Using satellite imagery, exquisite mathematics and complex algorithms, we have been able to learn how animals, rangers and poachers move through space and time. For example, we try to find out what the local environment looked like when a poaching incident occurred. We gather as much data as possible. Was it rainy, windy, full moon or no moon? What was the day of the week? Were other criminal acts happening that day, or the day before or after? Where were the rangers that night? Were they sent to the opposite side of the reserve? Did we know where the rhinos were supposed to be?
We have learned that we do not have to find poachers: we just need to find their prey. By sending rangers to where the animals are, we can protect them. It sounds simple, but up to now, it has not been happening. The rangers believe they must patrol the entire reserve, so every day they move to different areas.
Why? Because that is what they are told to do. They assume poachings are random events and thus, are equally likely to occur in any given place in the reserve. This is not so.
Last May, we added unmanned aircraft systems to our armoury. As with any other technology, UAS are only a tool; the key is to know where to fly them.
To test our work, we began flying night flights at Olifants West, in the Balule Reserve in South Africa, just west of Kruger National Park, whose black rhinos are under severe threat.
Our models generate both precise flight paths for the drones and strategic deployment plans for the rangers. The mathematics tells us where the rhinos are likely to be – and the modus operandi of the poachers in this area.
We know to fly the UAS over the rhinos and to watch certain areas for poachers moving into a park. Because the model has told us where to position the rangers, we have a very high likelihood of intercepting the poachers before they can reach the animal.
Of course, using a UAS to detect a poacher 50 miles away will do nothing to save a rhino if you cannot get an armed ranger to respond to that sighting before they are killed. The most important factor is how fast a ranger can move, at night and in heavy bush, to reach a poacher before they get to an animal.
Over the last six months, we have identified some interesting trends. At Balule, which is a small reserve compared to some others in South Africa, rhinos are usually killed within 160 yards of a paved road. This is because the poachers are driving around the perimeter fence late in the afternoon, looking for animals near the fence that can be seen from the road.
As soon as the sun sets, the poachers return to that spot. They raise their car bonnet and throw a tyre on to the ground to make it look like they have broken down. One poacher stays with the car while the other three climb the fence, kill the rhino and cut off its horn. They can then be back in the car and gone in 10 minutes.
Armed with that information, rangers can now patrol the paved roads outside their reserve in the late afternoon to take down licence plate numbers.
When the sun sets, the UAS can begin flying along the perimeter roads, while rangers are stationed in vehicles in strategic places where they can quickly respond to any car that stops at night.
Balule is a small reserve – just 50,000 hectares. In other areas of Africa, the reserves are much larger; poachers often live in villages inside them and strike as far away from civilisation as possible to avoid detection.

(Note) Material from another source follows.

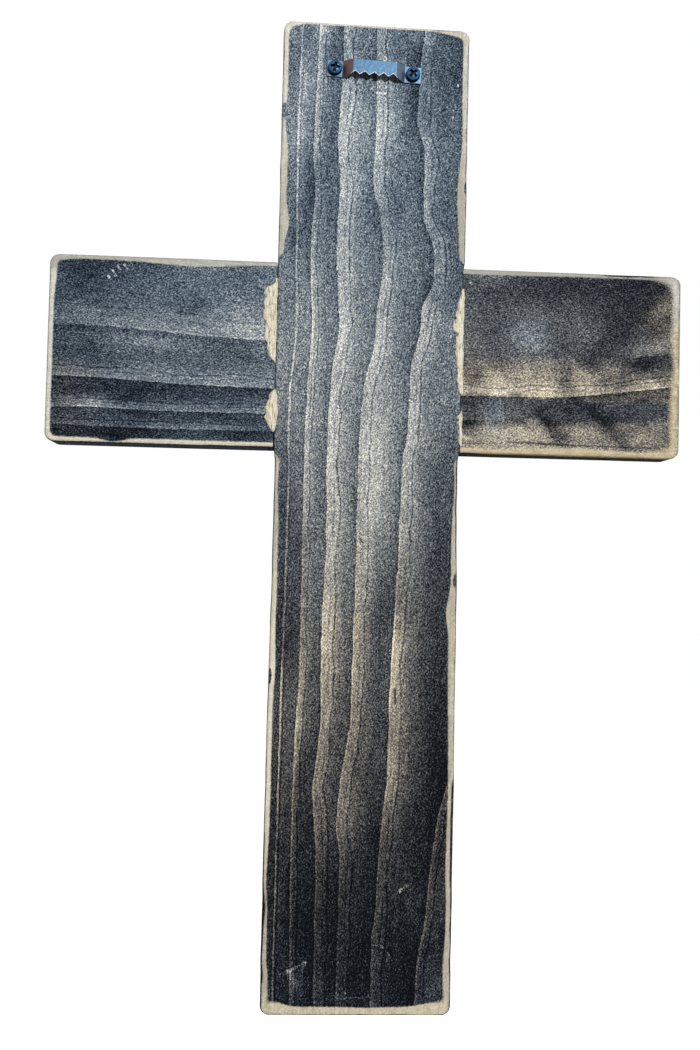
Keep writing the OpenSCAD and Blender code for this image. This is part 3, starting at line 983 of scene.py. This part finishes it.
def hanger():
    """The bent strip, with rounded bends and rims, and a notched and sheared lower edge."""
    x = np.unique(np.concatenate([
        np.arange(-HANGER_HALF, HANGER_HALF + 0.01, 0.23),
        (np.arange(2 * NOTCH_COUNT + 1) / 2 - NOTCH_COUNT / 2) * NOTCH_PITCH]).round(4))
    # The bends are rounded over about a millimetre
    fine = np.arange(-30, 30, 0.05)
    rise = BRIDGE_GAP * np.clip((TAB_END - np.abs(fine)) / (TAB_END - BRIDGE_END), 0, 1)
    kernel = np.hanning(19)
    lift = np.interp(x, fine, np.convolve(rise, kernel / kernel.sum(), mode="same"))
    upper = np.full_like(x, TAB_HALF)
    saw = np.abs((x / NOTCH_PITCH + 0.5) % 1 - 0.5) * 2
    toothed = np.abs(x) < TEETH_END
    rise_low = np.interp(np.abs(x), [TEETH_END, TAB_END], [BRIDGE_LOW_STEP, 0])
    lower = rise_low - TAB_HALF + np.where(toothed, NOTCH_DEPTH * (1 - saw), 0)
    # Round the strip's section: outer or inner face, upper or lower edge, and the way inward
    corners = [(0, 0, 1, 1), (1, 0, -1, 1), (1, 1, -1, -1), (0, 1, 1, -1)]
    loops, sheared = [], []
    for outer, top, sy, sz in corners:
        is_teeth = (outer, top) == (1, 0)
        bevel = TEETH_BEVEL if is_teeth else RIM_BEVEL
        for away_y, away_z in ((0, bevel + 0.05), (0, bevel), (bevel * 0.3, bevel * 0.3),
                               (bevel, 0))[::sy * sz]:
            y = lift + STRIP_THICK * outer + sy * away_y
            z = (upper if top else lower) + sz * away_z
            loops.append(np.stack([x, y, z], axis=-1))
            sheared.append(toothed * float(is_teeth and away_z <= bevel))
    loops = np.stack(loops, axis=1)
    sheared = np.stack(sheared, axis=1).ravel()
    # The cut ends are drawn in a little
    from_end = np.minimum(1, (HANGER_HALF - np.abs(loops[..., :1])) / 0.2)
    middle = loops.mean(axis=1, keepdims=True)
    loops = middle + (loops - middle) * (0.96 + 0.04 * from_end)
    flat = loops.reshape(-1, 3)
    piece = add_mesh("hanger_strip", on_hanger(*flat.T), tube(loops), steel, 20)
    store(piece, "strip", *flat.T)
    store(piece, "sheared", sheared, sheared, sheared)
    ship(piece, "sawtooth_hanger")


def head_height(r):
    """How high a screw head stands at a distance from its middle."""
    return HEAD_H - HEAD_DOME_R + math.sqrt(HEAD_DOME_R ** 2 - r * r)


def pan_screw(name, side, turn, node):
    """A pan-head screw: domed head with a tapered cross recess, threaded shank and a point."""
    theta = np.arange(SCREW_SIDES) / SCREW_SIDES * 2 * math.pi
    cos, sin = np.cos(theta), np.sin(theta)
    turned = math.radians(turn)
    loops = []
    for r in np.concatenate([np.linspace(0.06, 2.6, 36), np.linspace(2.65, CROWN_R, 6)]):
        x, z = r * cos, r * sin
        a = np.abs(x * math.cos(turned) + z * math.sin(turned)) * 2
        b = np.abs(z * math.cos(turned) - x * math.sin(turned)) * 2
        slots = np.minimum(np.maximum(a / RECESS_W, b / RECESS_L),
                           np.maximum(b / RECESS_W, a / RECESS_L))
        cut = RECESS_DEPTH * (1 - step(0.75, 1.0, slots))
        loops.append(np.stack([x, head_height(r) - cut, z, cut], axis=-1))
    shoulder = head_height(CROWN_R)
    rim = [(3.3, shoulder - 0.13), (3.45, shoulder - 0.4), (HEAD_R, shoulder - 0.7),
           (HEAD_R, 0.1), (HEAD_R - 0.1, 0.0), (1.7, 0.0)]
    ones = np.ones(SCREW_SIDES)
    for r, y in rim:
        loops.append(np.stack([r * cos, y * ones, r * sin, ones], axis=-1))
    for y in np.arange(-0.1, -SHANK_L, -0.12):
        taper = np.clip((SHANK_L + y) / SHANK_TIP, 0.08, 1)
        ridge = 1 - 2 * np.abs((y / THREAD_PITCH + theta / (2 * math.pi)) % 1 - 0.5)
        thread = np.clip(2.2 * ridge - 1.1, 0, 1)
        r = taper * (SHANK_CORE + (SHANK_CREST - SHANK_CORE) * thread)
        loops.append(np.stack([r * cos, y * ones, r * sin, 0 * ones], axis=-1))
    loops = np.stack(loops)
    flat = loops.reshape(-1, 4)
    points = on_hanger(flat[:, 0] + side * SCREW_X, flat[:, 1] + STRIP_THICK, flat[:, 2])
    piece = add_mesh(name, points, tube(loops), screw_steel, 35)
    # The fourth number marks painted black shade: the recess by its depth, the head's wall and
    # below
    store(piece, "screw", flat[:, 0], flat[:, 2], flat[:, 3])
    ship(piece, node)


hanger()
pan_screw("screw_left_steel", 1, 8, "screw_left")
pan_screw("screw_right_steel", -1, 45, "screw_right")


# -------- floor and light

# Each lamp's name, place, size in metres and power in watts, and the point they all aim at
LAMPS = [("key", (-0.5, 1.75, 0.42), 0.2, 45.5), ("front", (0.5, -1.5, 0.7), 0.6, 25),
         ("side", (-1.6, -0.45, 0), 0.6, 7), ("side", (1.6, -0.45, 0), 0.6, 7)]
AIM = (0, BACK_Y, -0.2)
FLOOR_HALF, FLOOR_DROP = 6.0, 0.5
# How brightly the camera sees the floor, and how strongly the surround lights the cross
FLOOR_GLOW, SURROUND_LIGHT = 0.96, 0.04


def area_light(name, place, size, power):
    """A round white lamp."""
    data = bpy.data.lights.new(name, "AREA")
    data.shape = "DISK"
    data.size = size
    data.energy = power
    light = add_object(name, data)
    light.location = place
    light.rotation_euler = (Vector(AIM) - Vector(place)).to_track_quat("-Z", "Y").to_euler()


def studio():
    """A white floor and surround, a key light behind the cross and weaker ones round it.

    The surround is white to the camera and in reflections, and lights the cross only faintly.
    """
    g = Graph("studio", world=True)
    bpy.context.scene.world = g.owner
    paths = g.new("LightPath").outputs
    seen = g.math("MAXIMUM", paths["Is Camera Ray"], paths["Is Glossy Ray"])
    g.set(g.shader.inputs["Strength"], g.step(seen, 0.0, 1.0, SURROUND_LIGHT))
    g.set(g.shader.inputs["Color"], (1, 1, 1, 1))

    g = Graph("floor_white")
    to_camera = g.new("LightPath").outputs["Is Camera Ray"]
    g.paint((0.45, 0.45, 0.45, 1), {
        "Roughness": 0.9, "Emission Color": (1, 1, 1, 1),
        "Emission Strength": g.times(to_camera, FLOOR_GLOW)})
    level = upright_low.z - FLOOR_DROP
    corners = np.array([(x * FLOOR_HALF, y * FLOOR_HALF, level)
                        for x, y in ((-1, -1), (1, -1), (1, 1), (-1, 1))])
    add_mesh("floor", corners, [(0, 1, 2, 3)], g.owner)

    for lamp in LAMPS:
        area_light(*lamp)


studio()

Because of the scale of some parks, many poached animals won’t be found for days. In the Kruger National Park itself (which is the size of Israel), the poachers come over the (now unsealed) border with Mozambique to kill animals – away from the public areas of the park.

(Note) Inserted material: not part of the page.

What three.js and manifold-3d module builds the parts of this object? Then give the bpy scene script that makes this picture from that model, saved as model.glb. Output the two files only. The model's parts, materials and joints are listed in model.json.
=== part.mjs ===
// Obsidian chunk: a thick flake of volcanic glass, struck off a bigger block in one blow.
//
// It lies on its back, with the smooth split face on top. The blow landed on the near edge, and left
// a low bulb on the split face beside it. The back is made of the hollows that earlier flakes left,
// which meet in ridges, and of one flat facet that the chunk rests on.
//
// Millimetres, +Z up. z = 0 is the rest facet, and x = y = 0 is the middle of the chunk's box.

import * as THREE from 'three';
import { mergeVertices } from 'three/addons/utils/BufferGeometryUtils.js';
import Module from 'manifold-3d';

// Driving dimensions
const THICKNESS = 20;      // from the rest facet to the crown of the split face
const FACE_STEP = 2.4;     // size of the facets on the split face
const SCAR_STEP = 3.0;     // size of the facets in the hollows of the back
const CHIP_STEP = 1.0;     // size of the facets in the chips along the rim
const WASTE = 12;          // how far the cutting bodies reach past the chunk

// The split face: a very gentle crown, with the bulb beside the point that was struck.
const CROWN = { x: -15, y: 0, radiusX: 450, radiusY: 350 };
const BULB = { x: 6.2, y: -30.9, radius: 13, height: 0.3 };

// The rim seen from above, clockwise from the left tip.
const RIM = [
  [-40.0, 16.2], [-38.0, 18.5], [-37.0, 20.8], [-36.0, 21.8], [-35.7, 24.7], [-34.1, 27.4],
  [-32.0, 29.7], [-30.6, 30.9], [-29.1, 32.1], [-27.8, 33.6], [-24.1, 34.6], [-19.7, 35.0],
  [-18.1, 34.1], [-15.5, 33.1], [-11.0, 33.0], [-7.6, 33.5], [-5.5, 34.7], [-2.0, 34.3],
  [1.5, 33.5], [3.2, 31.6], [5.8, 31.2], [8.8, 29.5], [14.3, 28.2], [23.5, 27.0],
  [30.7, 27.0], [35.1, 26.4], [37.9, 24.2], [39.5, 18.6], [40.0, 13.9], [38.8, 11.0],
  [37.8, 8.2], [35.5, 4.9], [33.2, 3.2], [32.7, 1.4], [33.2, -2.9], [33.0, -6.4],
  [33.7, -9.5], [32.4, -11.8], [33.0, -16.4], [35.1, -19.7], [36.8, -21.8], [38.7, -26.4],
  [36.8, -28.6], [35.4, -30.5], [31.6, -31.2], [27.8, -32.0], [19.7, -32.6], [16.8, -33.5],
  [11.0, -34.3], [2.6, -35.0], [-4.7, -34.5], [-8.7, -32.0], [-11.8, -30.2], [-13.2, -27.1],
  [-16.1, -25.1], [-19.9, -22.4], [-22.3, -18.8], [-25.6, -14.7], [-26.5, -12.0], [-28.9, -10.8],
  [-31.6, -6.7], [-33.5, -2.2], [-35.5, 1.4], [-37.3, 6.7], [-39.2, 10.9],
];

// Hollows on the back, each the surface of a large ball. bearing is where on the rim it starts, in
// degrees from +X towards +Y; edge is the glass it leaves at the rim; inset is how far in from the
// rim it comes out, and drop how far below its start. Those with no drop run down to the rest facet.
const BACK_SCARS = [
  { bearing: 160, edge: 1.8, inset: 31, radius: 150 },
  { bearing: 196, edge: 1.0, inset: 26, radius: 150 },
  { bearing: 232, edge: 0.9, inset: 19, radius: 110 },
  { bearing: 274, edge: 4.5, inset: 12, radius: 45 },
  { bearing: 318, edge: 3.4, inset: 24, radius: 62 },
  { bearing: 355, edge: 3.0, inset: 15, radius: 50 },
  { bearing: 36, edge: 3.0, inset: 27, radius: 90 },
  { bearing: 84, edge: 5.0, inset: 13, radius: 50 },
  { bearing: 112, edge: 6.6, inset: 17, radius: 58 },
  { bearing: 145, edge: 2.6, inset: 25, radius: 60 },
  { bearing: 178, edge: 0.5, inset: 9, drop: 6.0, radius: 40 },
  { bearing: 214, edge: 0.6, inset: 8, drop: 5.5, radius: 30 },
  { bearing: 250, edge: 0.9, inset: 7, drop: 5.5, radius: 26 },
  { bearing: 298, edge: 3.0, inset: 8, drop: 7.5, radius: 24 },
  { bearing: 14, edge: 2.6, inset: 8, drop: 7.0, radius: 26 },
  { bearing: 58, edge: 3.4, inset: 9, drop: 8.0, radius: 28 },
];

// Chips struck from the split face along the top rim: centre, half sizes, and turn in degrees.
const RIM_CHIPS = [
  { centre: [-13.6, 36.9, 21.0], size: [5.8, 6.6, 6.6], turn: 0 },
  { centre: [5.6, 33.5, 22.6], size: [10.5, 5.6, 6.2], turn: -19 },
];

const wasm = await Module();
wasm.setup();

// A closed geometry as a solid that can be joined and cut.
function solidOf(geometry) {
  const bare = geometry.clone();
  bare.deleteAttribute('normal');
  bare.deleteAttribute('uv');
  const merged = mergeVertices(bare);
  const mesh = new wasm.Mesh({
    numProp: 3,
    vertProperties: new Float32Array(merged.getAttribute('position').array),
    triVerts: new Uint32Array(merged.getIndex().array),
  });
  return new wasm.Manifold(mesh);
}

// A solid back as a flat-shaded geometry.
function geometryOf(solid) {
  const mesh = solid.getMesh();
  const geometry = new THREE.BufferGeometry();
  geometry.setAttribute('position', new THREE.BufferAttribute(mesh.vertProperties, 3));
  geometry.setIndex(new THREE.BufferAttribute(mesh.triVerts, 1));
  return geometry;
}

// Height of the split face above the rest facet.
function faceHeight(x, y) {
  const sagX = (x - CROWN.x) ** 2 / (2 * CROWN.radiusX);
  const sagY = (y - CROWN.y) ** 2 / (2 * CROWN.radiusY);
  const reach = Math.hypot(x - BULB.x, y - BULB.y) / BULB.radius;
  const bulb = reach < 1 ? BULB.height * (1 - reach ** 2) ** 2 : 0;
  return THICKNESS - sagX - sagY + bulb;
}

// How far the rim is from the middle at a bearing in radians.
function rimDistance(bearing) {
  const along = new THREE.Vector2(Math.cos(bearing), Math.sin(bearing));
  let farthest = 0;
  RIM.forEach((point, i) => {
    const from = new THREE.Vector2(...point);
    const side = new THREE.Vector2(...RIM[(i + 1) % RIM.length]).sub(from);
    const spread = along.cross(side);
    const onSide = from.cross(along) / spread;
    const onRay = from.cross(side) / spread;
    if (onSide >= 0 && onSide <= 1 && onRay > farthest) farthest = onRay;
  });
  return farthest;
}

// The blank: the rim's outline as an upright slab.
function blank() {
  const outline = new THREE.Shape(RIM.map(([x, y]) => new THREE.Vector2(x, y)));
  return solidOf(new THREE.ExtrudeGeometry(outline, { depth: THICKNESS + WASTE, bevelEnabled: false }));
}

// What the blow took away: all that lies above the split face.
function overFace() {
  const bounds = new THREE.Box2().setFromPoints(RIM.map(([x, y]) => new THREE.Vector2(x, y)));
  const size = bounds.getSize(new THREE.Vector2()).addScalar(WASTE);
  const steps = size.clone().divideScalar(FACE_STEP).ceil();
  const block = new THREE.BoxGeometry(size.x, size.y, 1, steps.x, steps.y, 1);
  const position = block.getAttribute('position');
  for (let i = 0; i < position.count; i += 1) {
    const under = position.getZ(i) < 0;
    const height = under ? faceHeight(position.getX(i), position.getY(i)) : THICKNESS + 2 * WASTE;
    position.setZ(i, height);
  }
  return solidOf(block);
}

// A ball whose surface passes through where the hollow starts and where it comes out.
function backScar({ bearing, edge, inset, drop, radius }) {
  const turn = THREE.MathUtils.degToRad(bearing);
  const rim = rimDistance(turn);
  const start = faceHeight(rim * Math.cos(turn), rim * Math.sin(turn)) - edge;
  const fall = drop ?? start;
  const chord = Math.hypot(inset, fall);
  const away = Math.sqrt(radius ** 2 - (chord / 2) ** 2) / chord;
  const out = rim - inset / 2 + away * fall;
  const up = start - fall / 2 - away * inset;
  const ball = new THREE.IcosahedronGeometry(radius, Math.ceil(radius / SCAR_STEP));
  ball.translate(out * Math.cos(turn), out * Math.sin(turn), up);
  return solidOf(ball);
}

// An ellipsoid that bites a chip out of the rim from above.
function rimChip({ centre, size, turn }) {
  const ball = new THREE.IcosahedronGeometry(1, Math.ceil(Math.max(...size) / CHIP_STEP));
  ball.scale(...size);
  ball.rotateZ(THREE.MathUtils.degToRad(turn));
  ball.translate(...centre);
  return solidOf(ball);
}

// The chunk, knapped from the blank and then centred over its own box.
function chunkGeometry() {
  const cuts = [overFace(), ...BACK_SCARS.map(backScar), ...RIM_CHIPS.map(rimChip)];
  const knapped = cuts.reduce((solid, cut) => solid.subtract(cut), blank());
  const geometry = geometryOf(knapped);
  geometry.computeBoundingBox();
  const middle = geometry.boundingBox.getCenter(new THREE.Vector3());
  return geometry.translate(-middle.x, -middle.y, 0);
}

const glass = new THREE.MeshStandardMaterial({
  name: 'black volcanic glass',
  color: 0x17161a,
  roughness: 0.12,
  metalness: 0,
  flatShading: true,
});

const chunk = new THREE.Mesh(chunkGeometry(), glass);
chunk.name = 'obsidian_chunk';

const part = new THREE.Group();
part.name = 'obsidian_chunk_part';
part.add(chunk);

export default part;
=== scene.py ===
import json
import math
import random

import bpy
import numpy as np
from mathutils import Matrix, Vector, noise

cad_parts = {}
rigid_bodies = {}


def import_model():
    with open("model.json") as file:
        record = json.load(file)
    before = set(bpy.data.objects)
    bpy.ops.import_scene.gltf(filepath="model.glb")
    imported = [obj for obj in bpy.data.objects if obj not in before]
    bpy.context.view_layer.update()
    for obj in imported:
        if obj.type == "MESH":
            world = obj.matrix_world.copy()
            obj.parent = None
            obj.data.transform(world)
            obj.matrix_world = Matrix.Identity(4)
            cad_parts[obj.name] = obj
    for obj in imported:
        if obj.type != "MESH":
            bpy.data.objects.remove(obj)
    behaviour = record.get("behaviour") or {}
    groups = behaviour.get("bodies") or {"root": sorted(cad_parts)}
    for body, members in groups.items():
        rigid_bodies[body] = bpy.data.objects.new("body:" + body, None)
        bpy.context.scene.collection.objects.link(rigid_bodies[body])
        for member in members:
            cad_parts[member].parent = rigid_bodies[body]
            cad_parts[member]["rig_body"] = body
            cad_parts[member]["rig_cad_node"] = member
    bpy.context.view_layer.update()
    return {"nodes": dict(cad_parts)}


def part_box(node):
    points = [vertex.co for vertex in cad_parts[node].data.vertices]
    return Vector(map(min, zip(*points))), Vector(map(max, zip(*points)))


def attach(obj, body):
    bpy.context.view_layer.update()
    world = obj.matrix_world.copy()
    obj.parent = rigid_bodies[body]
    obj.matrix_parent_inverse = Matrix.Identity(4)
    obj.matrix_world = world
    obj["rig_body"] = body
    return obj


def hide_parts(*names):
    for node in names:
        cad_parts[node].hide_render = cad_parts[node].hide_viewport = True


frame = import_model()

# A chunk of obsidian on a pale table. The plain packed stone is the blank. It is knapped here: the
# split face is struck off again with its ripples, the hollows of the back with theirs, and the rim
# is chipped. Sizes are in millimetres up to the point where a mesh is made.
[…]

Fortunately, our models of animal and poacher behaviour can be replicated for anywhere in Africa. All we have to do is import new data for that specific area into the algorithms and generate new strategies to tackle the poachers. Better still, the models are constantly learning and identifying changes in poacher behaviour.

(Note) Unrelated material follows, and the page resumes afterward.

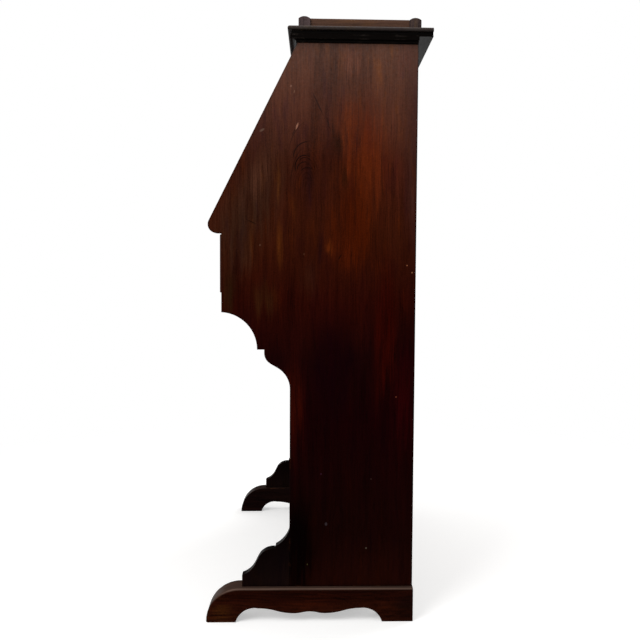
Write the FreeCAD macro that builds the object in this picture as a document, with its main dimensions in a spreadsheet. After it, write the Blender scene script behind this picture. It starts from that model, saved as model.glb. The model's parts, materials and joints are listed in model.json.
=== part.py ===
import FreeCAD, Part
import math
import os

import Sketcher

# Writing bureau: a sloping fall front over one long drawer, open shelves below, on two sled feet.
# X runs across the bureau with 0 on its middle, Y runs from the front (negative) to the back,
# Z runs up from the floor. The origin is on the floor under the middle of the overall box.
# Lengths are in millimetres and angles in degrees.

SIZES = {
    # The two sides
    "carcase_width": 735.0,
    "side_thick": 20.0,
    "carcase_depth": 369.2,
    "knee_reach": 130.4,
    "side_arris": 0.8,
    # The outline of a side below the drawer
    "knee_drop": 316.2,
    "knee_cove": 47.0,
    "knee_turn": 60.0,
    "knee_run": 15.8,
    "knee_round": 24.0,
    "knee_lip": 6.4,
    "cove_ledge": 13.5,
    "cove_reach": 3.28,
    # The slope and the writing level
    "slope_angle": 26.65,
    "slope_rise": 345.3,
    "writing_height": 766.2,
    "pivot_proud": 3.2,
    "writing_thick": 20.0,
    "nose_radius": 16.5,
    # The sled feet
    "foot_height": 65.0,
    "foot_thick": 45.0,
    "foot_proud": 12.5,
    "foot_back": 0.8,
    "toe_proud": 29.3,
    "toe_radius": 64.0,
    "foot_ovolo": 6.0,
    "foot_pad_front": 57.0,
    "foot_pad_back": 60.0,
    "foot_arch": 27.0,
    "foot_arch_corner": 38.0,
    # The brackets on the feet
    "bracket_height": 113.0,
    "bracket_step": 68.5,
    "bracket_cavetto": 42.0,
    "bracket_round": 33.0,
    "bracket_sweep": 53.0,
    "bracket_arris": 0.6,
    # The top board, its bed moulding and the gallery
    "top_thick": 16.5,
    "top_side_overhang": 18.0,
    "top_front_overhang": 23.21,
    "back_overhang": 26.0,
    "top_round": 6.0,
    "top_slab": 8.0,
    "top_step": 5.0,
    "top_band": 2.1,
    "top_neck": 2.0,
    "top_under_round": 1.5,
    "bed_height": 11.0,
    "bed_fillet": 6.7,
    "bed_foot": 2.2,
    "bed_hollow": 9.0,
    "post_height": 21.8,
    "post_width": 22.0,
    "post_thick": 18.0,
    "post_inset": 1.0,
    "post_setback": 19.7,
    "post_back": 5.0,
    "post_crown": 17.0,
    "gallery_height": 19.2,
    "gallery_thick": 10.0,
    "gallery_recess": 3.0,
    "gallery_round": 2.5,
    # The back and the open shelves
    "back_thick": 10.0,
    "back_inset": 2.0,
    "back_bottom": 84.0,
    "back_joint": 0.6,
    "back_board_count": 3,
    "shelf_thick": 18.0,
    "shelf_setback": 5.0,
    "shelf_lower_height": 98.0,
    "shelf_upper_height": 338.0,
    "shelf_round": 3.0,
    "plinth_thick": 18.0,
    "plinth_setback": 16.0,
    # The drawer space and its rails
    "rail_height": 43.0,
    "rail_depth": 24.0,
    "dust_thick": 10.0,
    "runner_width": 48.0,
    "divider_thick": 14.0,
    "slide_gap": 0.4,
    "end_gap": 0.3,
    # The lopers
    "loper_thick": 20.0,
    "loper_back_gap": 31.5,
    "lip_proud": 4.3,
    "lip_overlap": 6.0,
    "lip_round": 1.8,
    "lip_joint": 0.8,
    "lip_top_gap": 1.8,
    # The long drawer
    "drawer_front_thick": 20.0,
    "drawer_side_thick": 10.0,
    "drawer_back_thick": 9.0,
    "drawer_bottom_thick": 6.0,
    "drawer_bottom_rise": 8.0,
    "drawer_side_drop": 6.0,
    "drawer_back_gap": 31.5,
    # The drawer's two handles
    "handle_place": 120.0,
    "handle_span": 76.0,
    "rosette_radius": 10.0,
    "rosette_thick": 2.2,
    "post_radius": 3.2,
    "eye_reach": 13.5,
    "eye_radius": 5.0,
    "eye_bore": 1.75,
    "bail_radius": 1.7,
    "bail_overhang": 11.5,
    "bail_bend": 6.0,
    "bail_drop": 24.0,
    # The fall
    "fall_thick": 20.0,
    "top_rail_height": 28.54,
    "fall_side_gap": 1.0,
    "fall_foot_gap": 0.5,
    "fall_top_gap": 1.2,
    "fall_edge_round": 2.0,
    "cleat_width": 68.0,
    "leather_margin_side": 18.5,
    "leather_margin_foot": 48.0,
    "leather_margin_top": 56.0,
    "leather_depth": 1.0,
    "leather_thick": 0.9,
    "leather_joint": 0.3,
    "top_rail_depth": 44.0,
    "stop_depth": 15.0,
    "stop_gap": 0.5,
    # The fall's two hinges
    "hinge_inset": 48.5,
    "hinge_length": 62.0,
    "hinge_leaf": 27.0,
    "hinge_thick": 2.0,
    "knuckle_radius": 3.2,
    "knuckle_clear": 0.4,
    "hinge_pin": 1.5,
    "pin_clear": 0.06,
    "screw_head": 3.2,
    "screw_head_thick": 1.2,
    "screw_shank": 1.6,
    "screw_length": 12.0,
    "screw_pitch": 40.0,
    "screw_slot": 0.8,
    # The fall's lock and key
    "lock_width": 62.0,
    "lock_height": 42.0,
    "lock_thick": 11.0,
    "lock_wall": 1.6,
    "lock_clear": 0.3,
    "bolt_width": 16.0,
    "bolt_thick": 5.0,
    "bolt_length": 20.0,
    "bolt_throw": 8.0,
    "keep_thick": 1.2,
    "keep_width": 40.0,
    "keep_depth": 12.0,
    "key_drop": 30.0,
    "key_shank": 2.4,
    "key_bow": 10.0,
    "key_bow_hole": 6.0,
    "key_bow_thick": 3.0,
    "key_stand": 13.0,
    "key_collar": 3.8,
    "key_collar_rise": 6.5,
    "key_collar_thick": 2.2,
    "key_bit": 6.0,
    "key_bit_thick": 3.0,
    "key_bit_width": 2.0,
    "plate_radius": 11.0,
    "plate_thick": 1.0,
    # The stationery nest behind the fall
    "nest_drop": 95.3,
    "nest_setback": 56.94,
    "nest_board": 8.0,
    "nest_middle": 236.0,
    "partition_thick": 6.0,
    # The nest's two small drawers
    "small_front_thick": 9.0,
    "small_side_thick": 6.0,
    "small_bottom_thick": 4.0,
    "small_bottom_rise": 4.0,
    "small_back_gap": 18.0,
    "small_side_drop": 8.0,
    "knob_radius": 7.5,
    "knob_neck": 3.4,
    "knob_length": 15.0,
    "knob_crown": 5.25,
    "knob_base": 5.0,
    "knob_base_thick": 2.0,
    # How far a cutting piece runs past what it cuts, and the block that cuts a mitre
    "overrun": 5.0,
    "mitre_block": 44.0,
}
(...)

Is it working? Yes. There have been no poachings in Balule in the past eight months. I believe this is largely due to deterrence – the poachers are terrified to go into Balule because the word on the street is that there are machines in the sky that can see at night, and the rangers know where they will walk. This might be voodoo, but it works.
Furthermore, using mathematical modelling has potential to do more than protect Africa’s wildlife. We have recently been asked to adapt our approach to combating illegal fishing, focusing on the east coast of Africa and the Pacific Ocean near Palau in Micronesia.
Here, hundreds of vessels vacuum up the bounty of the ocean. Illegal fishing not only damages the fishing stocks, but also robs maritime nations of hundreds of millions of dollars in badly needed revenue. We are confident that our models developed to target poachers on land will have the same impact on the bandits of the sea.
The London Summit offers the world a great opportunity to use advanced technology to level the playing field against the world’s poachers, whether they be in Africa and Asia or on the high seas. We do not need pompous statements that the world is facing a wildlife crisis; 1,000 dead rhinos in 2013 make this clear. What is needed instead is a commitment to use mathematics and solid science to save the planet’s endangered animals.
By Thomas Snitch, Executive officer, UN Wildlife Enforcement Monitoring System. Dr Thomas Snitch is a Distinguished Senior Professor at the University of Maryland’s Institute for Advanced Computer Studies and the executive officer of the UN’s Wildlife Enforcement Monitoring System at the United Nations University in Tokyo.